I am so excited by this program, feel so blessed, that I find myself talking about it to everyone I can. Most people's eyes start to glaze over after a couple of sentences. But one woman, who overheard my conversation at my church's thrift shop, was as excited as I was about what I was saying. She said, "You're right, you open yourself up to God, and your life will be changed in ways you can't foresee." She parted by offering me God's blessings.

My spiritual director, Jeanine, was also encouraging, saying she was glad to hear that I was evangelizing my experience, "Sharing the Good News." This is not something I have been comfortable with in the past. Episcopalians, in general, shiver a little bit when you talk about evangelizing, "That's something those other Christians do. We Episcopalians are too polite for that.
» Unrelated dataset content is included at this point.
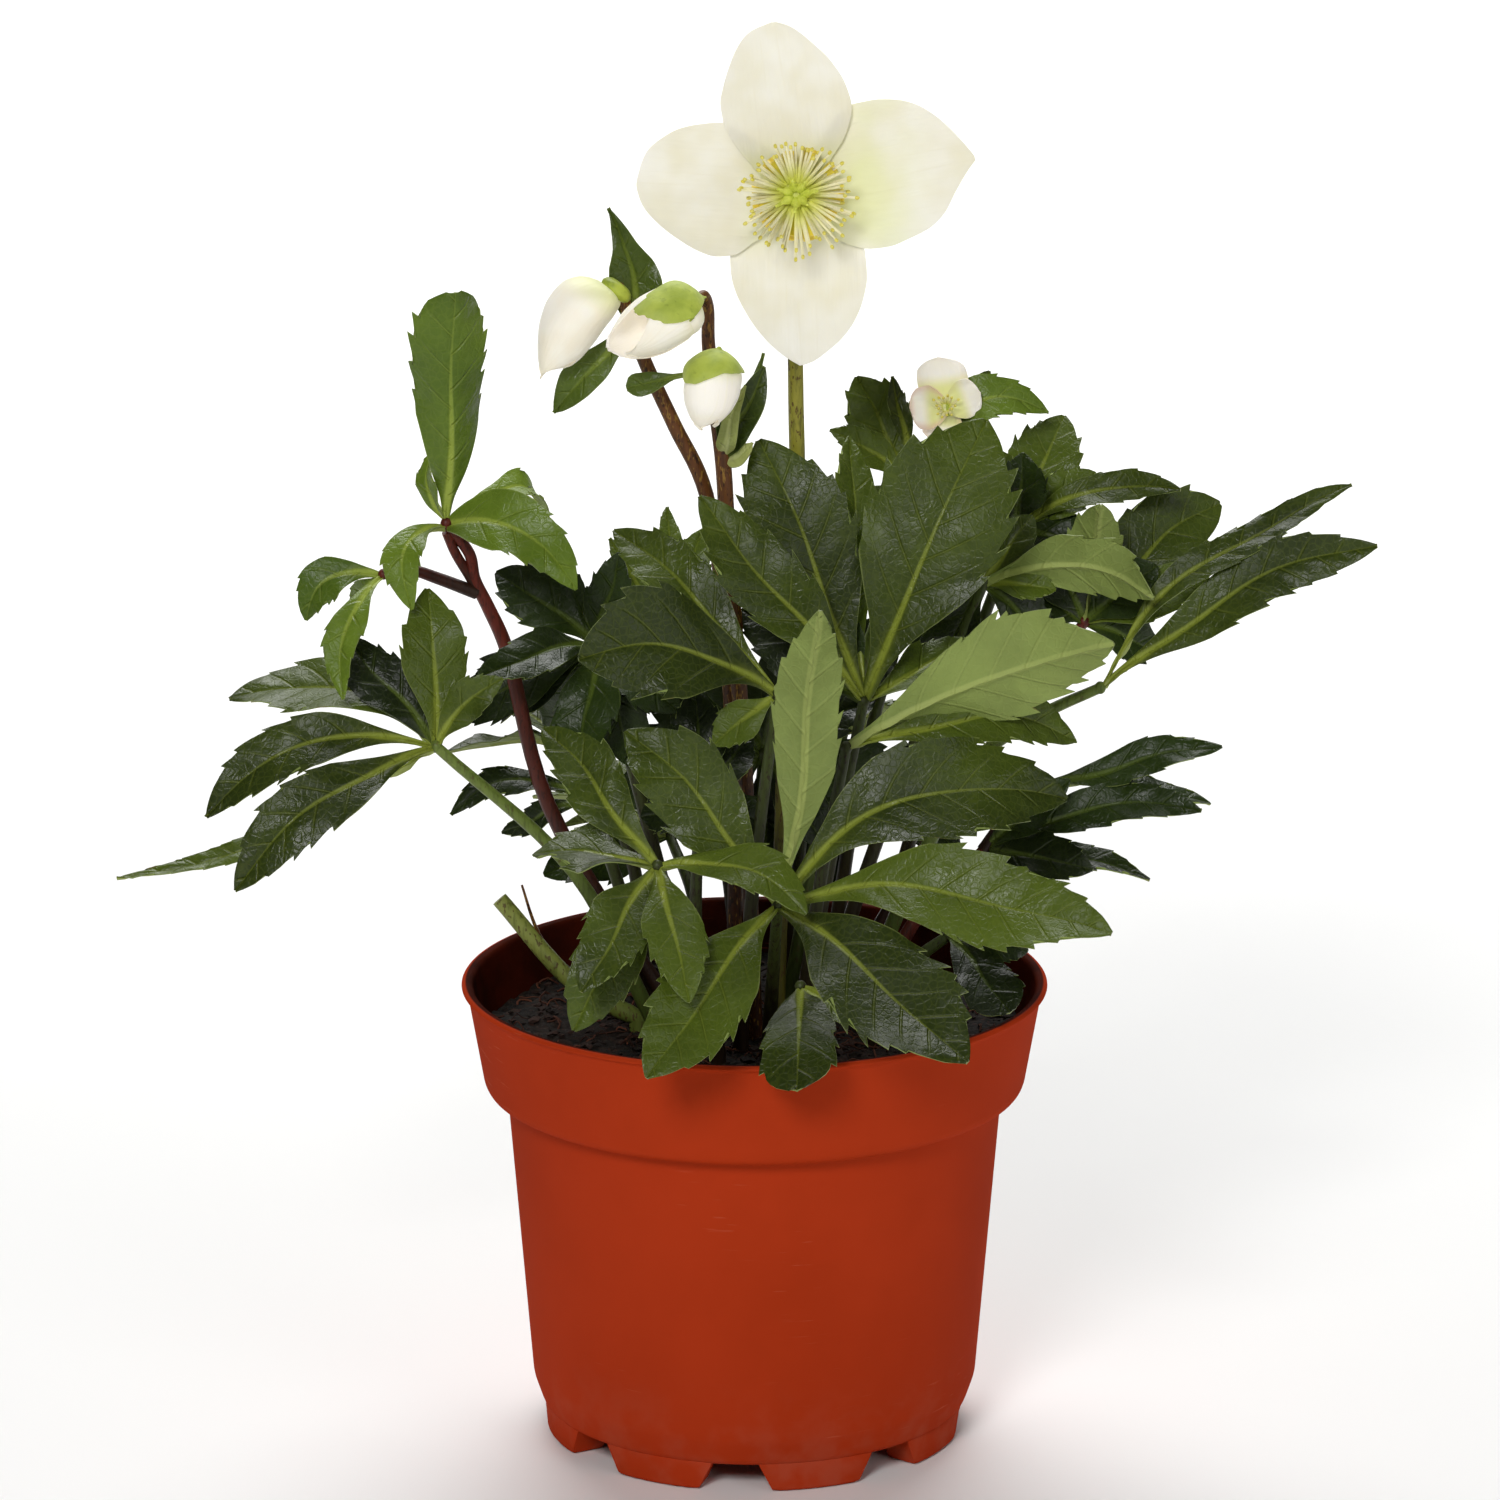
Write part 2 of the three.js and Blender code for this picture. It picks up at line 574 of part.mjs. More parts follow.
function hood({ neck, tip, width }, { from, to, reach }) {
  const length = vector(neck).distanceTo(vector(tip));
  const frame = budFrame(neck, tip);
  const stations = BUD_OUTLINE.filter(([station]) => station <= reach);
  const clear = HOOD.gap + TEPAL_THICKNESS;
  const rows = stations.map(([station, share], row) => {
    const spread = (to - from) * (row === stations.length - 1 ? HOOD.lastRow : 1);
    const behind = row === 0 ? clear : 0;
    return Array.from({ length: HOOD.columns + 1 }, (_, k) => {
      const angle = THREE.MathUtils.degToRad((from + to) / 2 + spread * (k / HOOD.columns - 0.5));
      const radius = clear + Math.max((share * width * foldAt(angle, station)) / 2, HOOD.narrowest);
      return new THREE.Vector3(radius * Math.cos(angle), station * length - behind, radius * Math.sin(angle))
        .applyMatrix4(frame);
    });
  });
  return sheet(rows, TEPAL_THICKNESS);
}

const BUDS = {
  left: { neck: [-33.1, -0.7, 262.1], tip: [-46, -5, 243], width: 15.2 },
  middle: { neck: [-12, -7, 259.5], tip: [-32, -14, 251], width: 15.6 },
  low: { neck: [-9.5, -13, 250], tip: [-11, -14, 233], width: 12.4 },
};

// A flower stem with its side stalks and its leafy bracts, which leave from points on its own line.
function leafyStem({ hole, through, radius, sideStalk, bracts }) {
  const parts = [stem(hole, through, radius)];
  parts.push(...bracts.map(({ from, row }, index) => blade(from, row, index)));
  if (sideStalk) parts.push(tube(sideStalk.points.map(vector), sideStalk.radius));
  return union(parts);
}

const FLOWER_STEMS = {
  flower_stem: {
    hole: [5, 3], radius: 1.7, material: MATERIAL.flowerStem, bracts: [],
    through: [
      [7, 6, 130], [9, 9, 180], [11, 9, 214], [10.6, 6, 235], [10, 1, 257], [9.2, -3, 274], [9, -4.4, 282],
    ],
  },
  bud_stem_left: {
    hole: [-5, 5], radius: 1.55, material: MATERIAL.budStem,
    through: [
      [-4, 6, 150], [-9, 6, 214], [-16, 5, 230], [-22.5, 4, 243], [-26.6, 3.4, 252], [-28.8, 3, 260],
      [-31, 1.6, 263.6],
    ],
    bracts: [
      { from: [-26.6, 3.4, 252], row: [[-32, 8, 278], 10, 2, 1, VIEWER] },
      { from: [-26.6, 3.4, 252], row: [[-44, 0, 234], 8, 4, 0, VIEWER] },
    ],
  },
  bud_stem_right: {
    hole: [0, -5], radius: 1.7, material: MATERIAL.budStem,
    through: [
      [-2, -3, 150], [-6, 0, 208], [-7, 0, 224], [-8.4, 0, 236], [-9, 0, 250], [-8.4, -2, 260],
      [-9.8, -5, 262],
    ],
    sideStalk: {
      radius: 0.9, points: [[-7, 0, 224], [-4.5, -3, 239], [-5.5, -8, 251], [-7.9, -11, 251.9]],
    },
    bracts: [
      { from: [-7, 0, 224], row: [[2, 6, 246], 7, 2, 0, VIEWER] },
      { from: [-7, 0, 224], row: [[3, -3, 242], 6, 3, 0, VIEWER] },
      { from: [-7, 0, 224], row: [[-27, -4, 239], 5, 6, 0, VIEWER] },
    ],
  },
  young_stem: {
    hole: [8, 22], radius: 1.5, material: MATERIAL.leaf,
    through: [[19, 32, 150], [36, 41, 200], [40, 41, 211], [42.5, 41, 218], [42.8, 39, 225.4]],
    sideStalk: { radius: 1, points: [[36, 41, 200], [35, 42, 208], [35, 43, 213]] },
    bracts: [
      { from: [35, 42, 208], row: [[23, 50, 231], 16, 3, 0, VIEWER] },
      { from: [35, 42, 208], row: [[17, 40, 221], 9, 2, 2, VIEWER] },
      { from: [35, 43, 213], row: [[31, 46, 232], 5, 3, 0, VIEWER] },
      { from: [42.5, 41, 218], row: [[66, 40, 225], 11, 14, -3, [0, -1, 2]] },
      { from: [42.5, 41, 218], row: [[53, 47, 233], 7, 3, 0, VIEWER] },
      { from: [40, 41, 211], row: [[60, 30, 214], 9, 3, -2, VIEWER] },
    ],
  },
};

// The green receptacle behind the open flower is the swollen end of its stem.
function flowerStem(row) {
  const frame = flowerFrame(FLOWER.centre, FLOWER.facing);
  return leafyStem(row).add(placed(turnedDisc(FLOWER.receptacle, 0.6, 8), frame));
}

const YOUNG_BLOOM = {
  centre: [43, 36, 227],
  facing: [0.1, -0.9, 0.42],
  tepals: [
    { angle: 96, length: 9.4, width: 8.6, lift: 1.2 },
    { angle: 18, length: 8, width: 8, lift: 0.4 },
    { angle: 168, length: 6.6, width: 7, lift: 0.2 },
    { angle: 262, length: 8, width: 8, lift: -0.4 },
  ],
};

function youngBloom() {
  const frame = flowerFrame(YOUNG_BLOOM.centre, YOUNG_BLOOM.facing);
  const shape = { dish: 0.16, curl: 3.4, young: true };
  const tuft = Array.from({ length: 4 }, (_, k) => spoke({
    angle: (Math.PI * k) / 2, ring: 0.9, base: 0.4, lean: 0.4, profile: stamenProfile(4.8), sides: 3,
  }));
  return union([
    placed(turnedDisc({ radius: 2, back: -2, front: 1 }, 0.6, 6), frame),
    ...YOUNG_BLOOM.tepals.map((row) => tepal(frame, { ...row, ...shape })),
    ...tuft.map((rod) => placed(rod, frame)),
  ]);
}

// A leaf stalk that was cut off, with a dry brown thread that parts from it below its end.
const CUT_STALK = {
  hole: [-26, 0], radius: 2, through: [[-40, 0, 103], [-57, 3, 122]],
  thread: { radius: 0.6, points: [[-45, 1, 108], [-49, 2, 116], [-52, 4, 125]] },
};

function cutStalk({ hole, radius, through, thread }) {
  return stem(hole, through, radius).add(tube(thread.points.map(vector), thread.radius));
}

// ---------------------------------------------------------------- pot and soil

function lathe(profile) {
  const points = profile.map(([radius, height]) => new THREE.Vector2(radius, height));
  return toSolid(new THREE.LatheGeometry(points, POT_SIDES).rotateX(Math.PI / 2));
}

const innerWall = {
  floor: FLOOR.underside + FLOOR.thickness,
  bodyBottom: BODY.radiusBottom - WALL,
  bodyTop: BODY.radiusTop - WALL,
  collarBottom: COLLAR.radiusBottom - WALL,
  collarTop: COLLAR.radiusTop - WALL,
};

function foot(centreAngle) {
  const sunk = 0.8;
  const geometry = new THREE.BoxGeometry(1, 1, 1, 3, 1, 1);
  const position = geometry.attributes.position;
  for (let i = 0; i < position.count; i += 1) {
    const top = position.getZ(i) > 0;
    const spread = top ? FEET.topAngle : FEET.bottomAngle;
    const angle = THREE.MathUtils.degToRad(centreAngle - 90 + position.getX(i) * spread);
    const radius = position.getY(i) > 0 ? FEET.inner : FEET.outer;
    position.setXYZ(i, radius * Math.cos(angle), radius * Math.sin(angle), top ? FLOOR.underside + sunk : 0);
  }
  return toSolid(geometry);
}

function drainHole(angle) {
  const hole = new THREE.CylinderGeometry(DRAIN.radius, DRAIN.radius, 3 * FLOOR.thickness, DRAIN.sides);
  const height = FLOOR.underside + FLOOR.thickness / 2;
  hole.rotateX(Math.PI / 2).translate(DRAIN.ring * Math.cos(angle), DRAIN.ring * Math.sin(angle), height);
  return toSolid(hole);
}

function pot() {
  const lipBottom = RIM_TOP - LIP_DEPTH;
  const cup = lathe([
    [0, FLOOR.underside], [FLOOR.radius, FLOOR.underside], [FLOOR.radius + 1, FLOOR.underside + 0.8],
    [BODY.radiusBottom, BODY.bottom],
    [BODY.radiusTop, COLLAR.bottom], [COLLAR.radiusBottom - 3 * COLLAR.rounding, COLLAR.bottom + 0.2],
    [COLLAR.radiusBottom - COLLAR.rounding, COLLAR.bottom + COLLAR.rounding],
    [COLLAR.radiusBottom, COLLAR.straightTo],
    [COLLAR.radiusTop, lipBottom], [RIM_RADIUS, lipBottom + 0.4],
    [RIM_RADIUS, RIM_TOP - 0.6], [RIM_RADIUS - 0.6, RIM_TOP], [innerWall.collarTop, RIM_TOP - 0.3],
    [innerWall.collarBottom, COLLAR.straightTo], [innerWall.bodyTop, COLLAR.bottom + 1.4],
    [innerWall.bodyBottom, BODY.bottom], [FLOOR.radius - WALL, innerWall.floor], [0, innerWall.floor],
  ]);
  const step = 360 / FEET.count;
  const angles = Array.from({ length: FEET.count }, (_, k) => FEET.firstCentre + k * step);
  const holes = angles.map((angle) => drainHole(THREE.MathUtils.degToRad(angle + step / 2 - 90)));
  return union([cup, ...angles.map(foot)]).subtract(union(holes));
}

function soil(holes) {
  const random = seededRandom(7);
  const rings = [0, 0.5, 1];
  const wallAt = innerWall.collarBottom + (innerWall.collarTop - innerWall.collarBottom)
    * ((SOIL_TOP - COLLAR.straightTo) / (RIM_TOP - COLLAR.straightTo));
  const topRadius = wallAt - 2 * CLEARANCE;
  const body = lathe([
    [0, innerWall.floor + CLEARANCE], [FLOOR.radius - WALL - 1, innerWall.floor + CLEARANCE],
    [innerWall.bodyBottom - 2 * CLEARANCE, BODY.bottom],
    [innerWall.bodyTop - 2 * CLEARANCE, COLLAR.bottom + 1.7],
    [innerWall.collarBottom - 2 * CLEARANCE, COLLAR.straightTo + 0.8],
    ...rings.toReversed().map((share) => [share * topRadius, SOIL_TOP]),
  ]);
  const rough = toGeometry(body);
  const position = rough.attributes.position;
  for (let i = 0; i < position.count; i += 1) {
    if (position.getZ(i) > SOIL_TOP - 0.01) position.setZ(i, SOIL_TOP - SOIL_GRAIN * random());
  }
  const bores = holes.map(([x, y, radius]) => {
    const height = HOLE.depth + 3;
    const wide = (radius + CLEARANCE) / Math.cos(Math.PI / HOLE.sides);
    const bore = new THREE.CylinderGeometry(wide, wide, height, HOLE.sides);
    return toSolid(bore.rotateX(Math.PI / 2).translate(x, y, SOIL_TOP - HOLE.depth + height / 2));
  });
  return toSolid(rough).subtract(union(bores));
}

// ---------------------------------------------------------------- assembly

const plant = new THREE.Group();
plant.name = 'hellebore';
const holes = [];

plant.add(node('pot', pot(), MATERIAL.pot));

for (const [name, row] of Object.entries(LEAVES)) {
  plant.add(node(name, leaf(row), row.material ?? MATERIAL.leaf));
  holes.push([...row.hole, PETIOLE_RADIUS]);
}

const random = seededRandom(11);
REAR_LEAVES.forEach((row, index) => {
  plant.add(node(`leaf_rear_${index + 1}`, leaf(rearLeaf(row, random)), MATERIAL.leaf));
  holes.push([...row.hole, PETIOLE_RADIUS]);
});

for (const [name, row] of Object.entries(FLOWER_STEMS)) {
  const build = name === 'flower_stem' ? flowerStem : leafyStem;
  plant.add(node(name, build(row), row.material));
  holes.push([...row.hole, row.radius]);
}

plant.add(node('flower_tepals', flowerTepals(), MATERIAL.tepal));
plant.add(node('flower_centre', flowerCentre(), MATERIAL.stamen));
plant.add(node('bud_left', bud(BUDS.left), MATERIAL.tepal));
plant.add(node('bud_middle', bud(BUDS.middle), MATERIAL.tepal));
plant.add(node('bud_middle_hood', hood(BUDS.middle, { from: 20, to: 170, reach: 0.6 }), MATERIAL.cap));
plant.add(node('bud_low', bud(BUDS.low), MATERIAL.tepal));
plant.add(node('bud_low_hood', hood(BUDS.low, { from: 150, to: 390, reach: 0.4 }), MATERIAL.cap));
plant.add(node('young_bloom', youngBloom(), MATERIAL.tepal));

plant.add(node('cut_stalk', cutStalk(CUT_STALK), MATERIAL.youngLeaf));
holes.push([...CUT_STALK.hole, CUT_STALK.radius]);

plant.add(node('soil', soil(holes), MATERIAL.soil));

export default plant;
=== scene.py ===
"""The looks of a Christmas rose in its nursery pot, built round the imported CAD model.

Tables hold millimetres in the row's frame, as the CAD does; MM turns them into Blender's metres.
Each leaf, stem, bud and bloom is one mesh of closed shells that stands for its CAD node.
"""
import math

import bpy
import numpy as np
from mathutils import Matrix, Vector


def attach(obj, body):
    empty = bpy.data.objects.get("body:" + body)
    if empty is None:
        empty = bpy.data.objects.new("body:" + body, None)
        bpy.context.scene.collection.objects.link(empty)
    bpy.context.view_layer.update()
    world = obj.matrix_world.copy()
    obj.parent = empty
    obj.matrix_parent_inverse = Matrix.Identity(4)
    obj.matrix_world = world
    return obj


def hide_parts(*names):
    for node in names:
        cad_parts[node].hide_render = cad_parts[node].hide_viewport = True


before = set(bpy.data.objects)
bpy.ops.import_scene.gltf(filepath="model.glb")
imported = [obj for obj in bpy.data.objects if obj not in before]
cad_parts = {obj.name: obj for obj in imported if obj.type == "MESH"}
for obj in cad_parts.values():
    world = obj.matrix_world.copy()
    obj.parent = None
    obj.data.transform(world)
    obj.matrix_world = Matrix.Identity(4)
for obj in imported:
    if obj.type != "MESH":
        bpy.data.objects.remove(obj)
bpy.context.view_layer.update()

MM = 0.001

# ---------------------------------------------------------------- dimensions shared with the CAD

RIM_RADIUS = 65.5
RIM_TOP = 104.5
LIP_DEPTH = 1.5
WALL = 1.4
COLLAR = {"bottom": 79.5, "straightTo": 81.8, "radiusTop": 64.3, "radiusBottom": 60.6, "rounding": 0.9}
BODY = {"radiusTop": 55.5, "radiusBottom": 50, "bottom": 12.8}
FLOOR = {"underside": 6.2, "radius": 47, "thickness": 1.8}
FEET = {"count": 8, "firstCentre": 17.3, "topAngle": 33, "bottomAngle": 24.6, "inner": 39, "outer": 47.6}
DRAIN = {"radius": 4, "ring": 31}
SOIL_TOP = 93
SOIL_MOUTH = 95
STEM_FOOT = 84
CLEARANCE = 0.3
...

If we have a good thing, people will know, and come join us." The question is, How will they know, if we won't talk about it?

But I also feel like Scrooge, as played by Alistair Sim, at the end of the movie when he says, "I don't deserve to be so happy. I can't help it. I just can't help it." The rightness of this experience, and the incredible excitement it is generating in me, make sharing it almost beyond my control. I just have to get used to people not being as interested in it as I am.

The glorious thing about the program is that there are twenty other people going through the same experience I am, so at least I can talk to them about it. In our small group meeting, we shared our experiences after the first weekend, and once again I found myself surrounded by thoughtful, supportive, and innovative thinkers. Brother David, who lives about two blocks from me in the Bronx and gave me a ride home from the first weekend, is also in my small group, so that was a special bonus.

And this coming weekend is Retreat Weekend #2 (of five). My journey to somewhere will continue. I hope it will continue to excite. Once I am re-energized, I will have even more to share with you as your eyelids flutter! Even if no one reads this blog, I feel it is helping me in the process.

So if you're out there, wish me well!